■ **Supplied material**:
════════

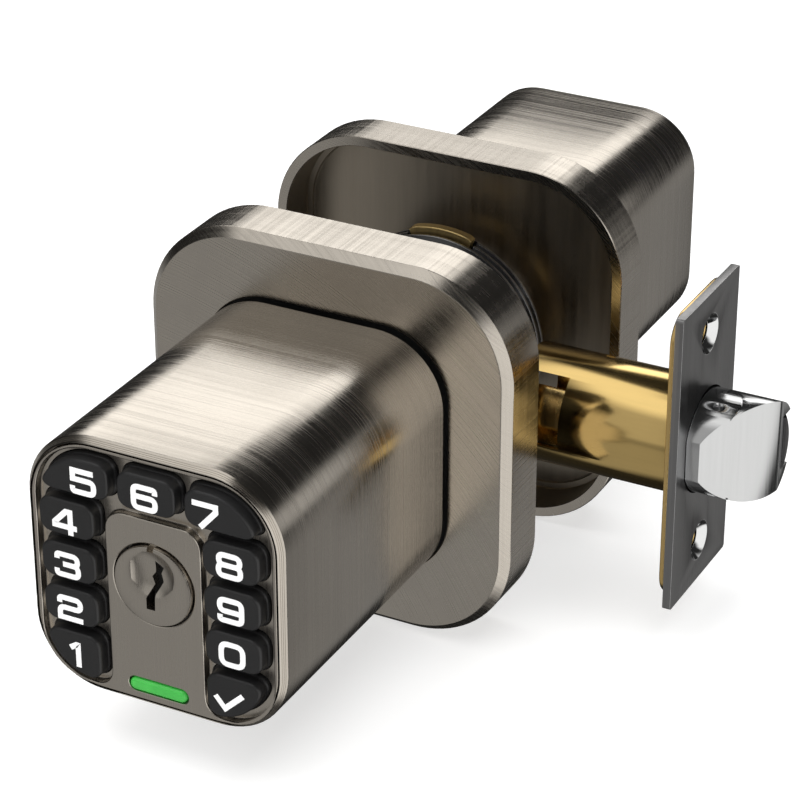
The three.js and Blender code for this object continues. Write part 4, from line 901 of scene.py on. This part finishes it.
# ---- Key plug ----------------------------------------------------------------------------
def build_plug():
    low, high = cad("key_plug")
    head = low.y
    neck = PLATE_BACK - 0.3
    profile = [(7.3, neck), (7.3, head + 0.35), (7.18, head + 0.1), (6.95, head), (0.01, head)]
    rear = [(0.01, high.y), (6.3, high.y), (6.3, neck)]
    made = lathe("key_plug_looks", rear + profile, face_nickel, closed=False, steps=128)
    ball = (4.3**2 + 1.1**2) / (2 * 1.1)
    dimple = bpy.data.meshes.new("dimple")
    bm = bmesh.new()
    bmesh.ops.create_uvsphere(bm, u_segments=96, v_segments=48, radius=ball * MM)
    bmesh.ops.translate(bm, verts=bm.verts, vec=Vector((0, head + 1.1 - ball, 2.3)) * MM)
    bm.to_mesh(dimple)
    bm.free()
    tool = bpy.data.objects.new("dimple", dimple)
    bpy.context.scene.collection.objects.link(tool)
    keyway = [
        (0.3, 4.6), (1.9, 3.7), (1.3, 2.4), (1.75, 1.0), (0.5, -1.4), (0.4, -4.4),
        (-1.2, -4.4), (-1.2, -2.4), (0.1, 0.2), (-0.5, 1.4), (0.2, 2.4),
    ]
    slot = prism("slot", keyway, head - 1, head + 22, keyway_painted_shade)
    notch = block("notch", (-0.7, head - 1, 6.4), (0.5, head + 1.2, 8.5), face_nickel, bevel=0)
    return carve(made, tool, slot, notch, sharp=30)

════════

■ **Stated goal**: Output the data above exactly, please, line for line.

■ **Reply to the task**:
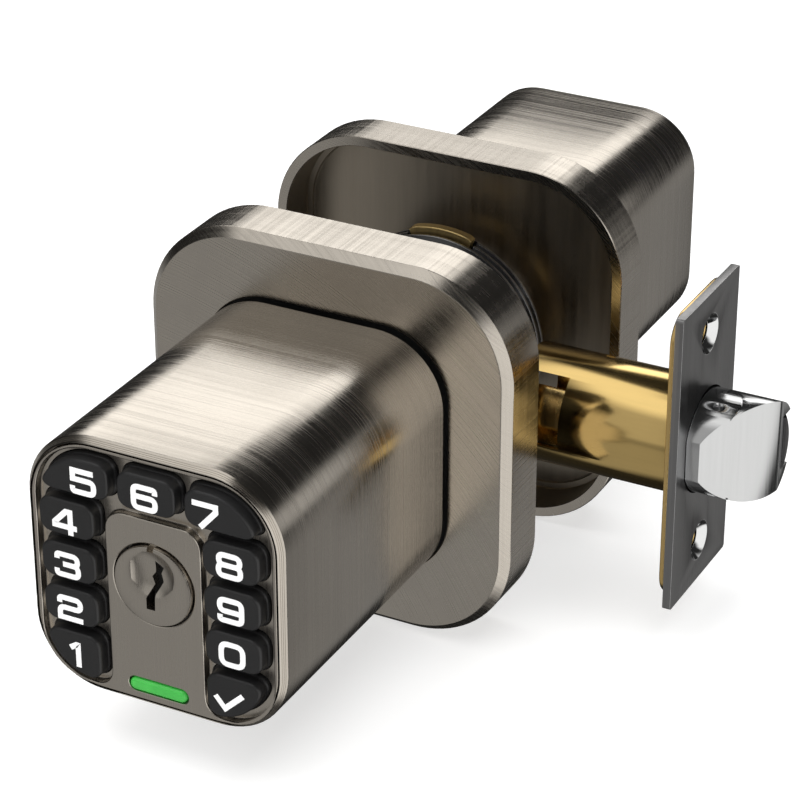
The three.js and Blender code for this object continues. Write part 4, from line 901 of scene.py on. This part finishes it.
# ---- Key plug ----------------------------------------------------------------------------
def build_plug():
    low, high = cad("key_plug")
    head = low.y
    neck = PLATE_BACK - 0.3
    profile = [(7.3, neck), (7.3, head + 0.35), (7.18, head + 0.1), (6.95, head), (0.01, head)]
    rear = [(0.01, high.y), (6.3, high.y), (6.3, neck)]
    made = lathe("key_plug_looks", rear + profile, face_nickel, closed=False, steps=128)
    ball = (4.3**2 + 1.1**2) / (2 * 1.1)
    dimple = bpy.data.meshes.new("dimple")
    bm = bmesh.new()
    bmesh.ops.create_uvsphere(bm, u_segments=96, v_segments=48, radius=ball * MM)
    bmesh.ops.translate(bm, verts=bm.verts, vec=Vector((0, head + 1.1 - ball, 2.3)) * MM)
    bm.to_mesh(dimple)
    bm.free()
    tool = bpy.data.objects.new("dimple", dimple)
    bpy.context.scene.collection.objects.link(tool)
    keyway = [
        (0.3, 4.6), (1.9, 3.7), (1.3, 2.4), (1.75, 1.0), (0.5, -1.4), (0.4, -4.4),
        (-1.2, -4.4), (-1.2, -2.4), (0.1, 0.2), (-0.5, 1.4), (0.2, 2.4),
    ]
    slot = prism("slot", keyway, head - 1, head + 22, keyway_painted_shade)
    notch = block("notch", (-0.7, head - 1, 6.4), (0.5, head + 1.2, 8.5), face_nickel, bevel=0)
    return carve(made, tool, slot, notch, sharp=30)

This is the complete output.